A multiscale model for the laser deposition process has been developed. The multi-scale model consists of two parts at different levels: a macroscopic model to model mass, heat and momentum transfer, and a microscopic model to model the evolution of solidification and solid phase transformation microstructures during laser deposition. These two models are fully coupled. At the macroscopic scale, a comprehensive mathematical model and the associated numerical technique have been developed to simulate the coupled, interactive transport phenomena between the laser, the powder, and the substrate during the laser deposition process. The simulation involves laser material interaction, free surface evolution, droplet formation, transfer and impingement onto the substrate, and melt-pool dynamics.
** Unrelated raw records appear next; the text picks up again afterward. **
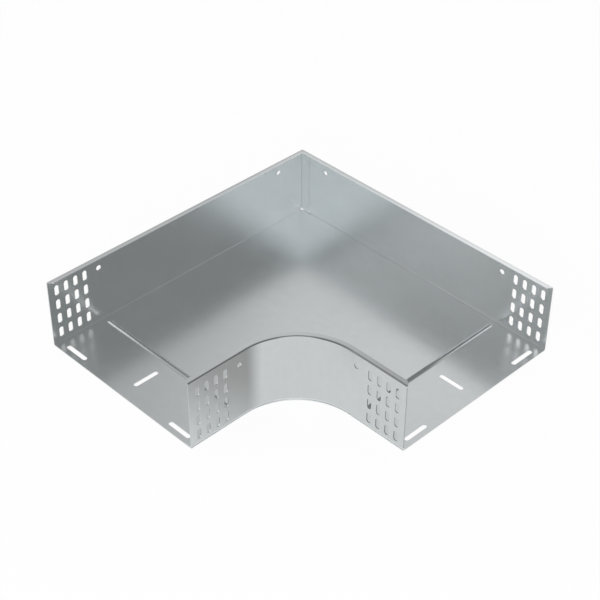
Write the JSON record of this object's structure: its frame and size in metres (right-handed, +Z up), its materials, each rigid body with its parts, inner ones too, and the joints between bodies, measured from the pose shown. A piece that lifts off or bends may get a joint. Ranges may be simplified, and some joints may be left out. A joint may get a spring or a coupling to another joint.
{
  "type": "cable tray bend, 90 degrees",
  "caption": "Galvanised sheet steel 90 degree bend for a 300 mm cable tray, with a square mitred outer corner and a round inner wall.",
  "frame": {"origin": "middle of the bounding box of the whole bend, on the underside of the floor", "axes": "+Z up out of the open top; the cables run in along -X at the opening that faces +X and run out along -Y at the opening that faces -Y, so the square outer corner is at -X, +Y"},
  "size_m": [0.503, 0.503, 0.115],
  "materials": {
    "galvanised_sheet": "galvanised, dull satin"
  },
  "bodies": {
    "root": {"tray_body": "galvanised_sheet", "inner_wall": "galvanised_sheet"}
  },
  "joints": []
}
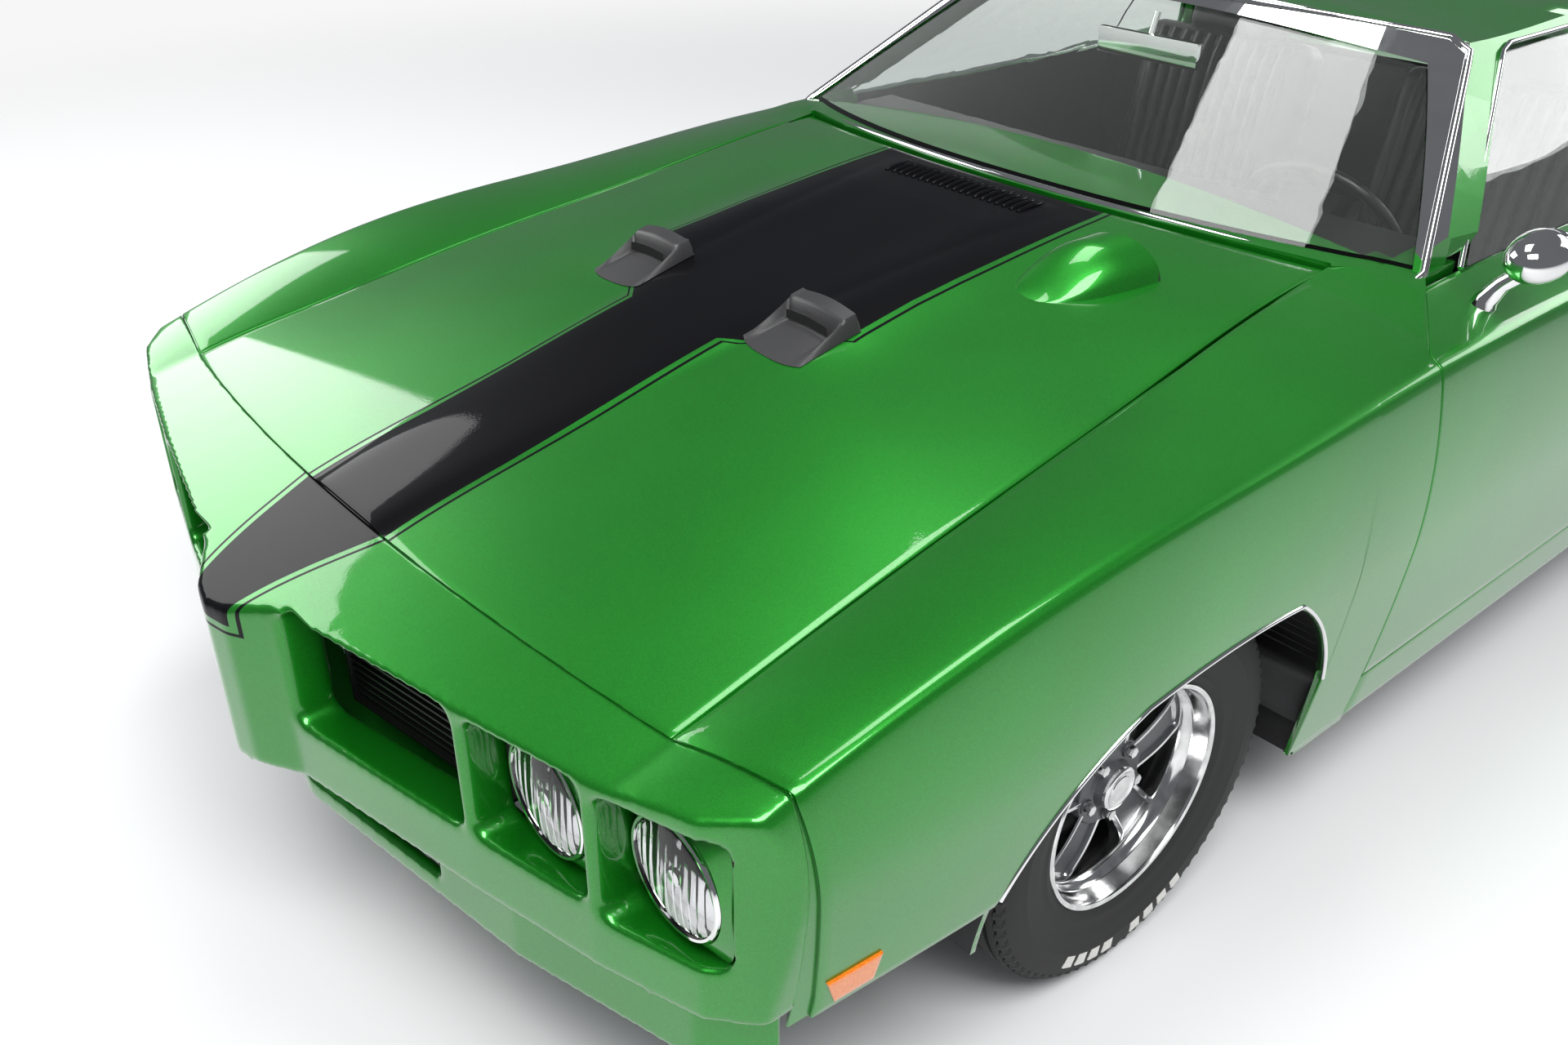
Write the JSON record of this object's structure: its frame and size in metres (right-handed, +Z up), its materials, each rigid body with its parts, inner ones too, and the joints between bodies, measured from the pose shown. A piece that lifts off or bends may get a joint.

Transient temperature and velocity distributions of the falling particles, shape of the falling particles and melt pool, and heat transfer and fluid flow in the melt pool are all calculated in a single, unified model, using the continuum formulation and the volume of fluid technique. At the microscopic scale, a stochastic microstructure model is developed to simulate dendritic grain structures and morphological evolution in solidification. The model is based on the cellular automata approach, which takes into account the heterogeneous nucleation both within the melt pool and at the substrate/melt interface, the growth kinetics, and preferential growth directions of dendrites. Both diffusion and convection effects are included, for which the input parameters are from the macroscopic model. This model enables prediction and visualization of grain structures during and after the deposition process. In the model, solid phase transformation is also modeled with application to Ti-6Al-4V.  The coupling between macroscopic and microscopic simulations is performed using different time steps and mesh sizes, with those for microscopic simulation much finer. Adaptive time steps are adopted for both macroscopic and microscopic simulations.

Summary: A multiscale model for the laser deposition process has been developed and will be presented in this session. The multi-scale model consists of two parts at different levels: a macroscopic model to model mass, heat and momentum transfer, and a microscopic model to model the evolution of solidification and solid phase transformation microstructures during laser deposition.